Since I was 15, a newly-out high school freshman, I’ve been searching for and clinging onto any evidence I might need to prove to someone that my identity is valid, and that I am worthy of the same rights as any straight person. I have pre-planned arguments against those who oppose gay marriage, those who don’t believe queerness is natural, those whose religions consider homosexuality a sin, those who don’t believe homophobia still exists. When I can’t sleep at night, I practice conversations with homophobes. I review my facts: the World’s oldest tortoise has been with a same-sex mate for 26 years; Jesus never said anything about homosexuality; Alexander the Great, living in the 300s BCE, was attracted to other men.

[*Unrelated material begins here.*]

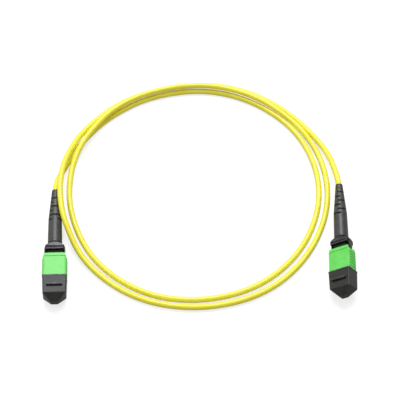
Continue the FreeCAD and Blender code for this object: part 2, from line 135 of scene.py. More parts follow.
def makeCable():
    # a round tube on a NURBS spline through the loose turns, from one boot's mouth to the other's
    start = setDown((0, cable["mouth"], 0), "a")
    end = setDown((0, cable["mouth"], 0), "b")
    points = np.vstack([start, np.array(cable["route"]) * mm, end])
    curve = bpy.data.curves.new("patchCable", "CURVE")
    curve.dimensions = "3D"
    spline = curve.splines.new("NURBS")
    spline.points.add(len(points) - 1)
    spline.points.foreach_set("co", np.hstack([points, np.ones((len(points), 1))]).ravel())
    spline.points.foreach_set("radius", np.full(len(points), cable["diameter"] * mm / 2))
    spline.order_u = cable["order"]
    spline.use_endpoint_u = True
    spline.resolution_u = cable["steps"]
    curve.bevel_depth = 1.0         # times each point's own radius
    curve.bevel_resolution = cable["sides"]
    curve.use_fill_caps = True
    piece = addObject("patchCable", curve)
    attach(piece, "cord")
    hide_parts("fibre_cable")
    return piece


patchCable = makeCable()
print("cable laid")


def feed(tree, socket, value):
    # a link where the value is another node's output, otherwise the socket's own constant
    if isinstance(value, bpy.types.NodeSocket):
        tree.links.new(value, socket)
    elif value is not None:
        socket.default_value = value


def newGroup(name, inputs, outputs):
    # a node group whose sockets are all plain numbers
    group = bpy.data.node_groups.new(name, "ShaderNodeTree")
    for label, value in inputs.items():
        socket = group.interface.new_socket(label, in_out="INPUT", socket_type="NodeSocketFloat")
        socket.default_value = value
    for label in outputs:
        group.interface.new_socket(label, in_out="OUTPUT", socket_type="NodeSocketFloat")
    return group, group.nodes.new("NodeGroupInput").outputs, group.nodes.new("NodeGroupOutput").inputs


def mathNode(tree, operation, first, second=None, clamp=False):
    node = tree.nodes.new("ShaderNodeMath")
    node.operation = operation
    node.use_clamp = clamp
    feed(tree, node.inputs[0], first)
    feed(tree, node.inputs[1], second)
    return node.outputs[0]


def spread(tree, value, low, high, toLow=0.0, toHigh=1.0):
    node = tree.nodes.new("ShaderNodeMapRange")
    node.inputs["From Min"].default_value = low
    node.inputs["From Max"].default_value = high
    node.inputs["To Min"].default_value = toLow
    node.inputs["To Max"].default_value = toHigh
    tree.links.new(value, node.inputs["Value"])
    return node.outputs["Result"]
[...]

I am so afraid of others and of society valuing me less because of my sexuality, and I have prepared to defend every aspect of my identity.
Because I was once just like my cousin. Just as naive about gender and sexual orientation. Just as disgusted by the idea of something that didn’t fit my ideas of the way the world worked. But I grew out of it. With the help of my friends, my family and the queer representation I found on social media, I grew out of my preconceived notions of normal and natural and I grew into myself as a gay woman. I believe my cousin will grow out of it too.
Still, I have a cross to bear. I may be comfortable with myself and confident in my sexuality, but I know there are people and institutions that do not accept me and that wish to cause me harm. With the way society is set up to teach children to reject anyone who is not straight, white, male, and privileged in every other way I know I could have grown up to be one of them, disgusted by anyone who didn’t conform.
I hate that. And I hate feeling like I have to prepare myself to convince others I am worthy of basic human decency. But because of that feeling, I am prepared. I may have to fight my whole life to defend my rights and my inherent value, but if that is what it takes to help this world become a better, more accepting place, then so be it.
And thus, I have a message for anyone who would question my worth: I’m ready.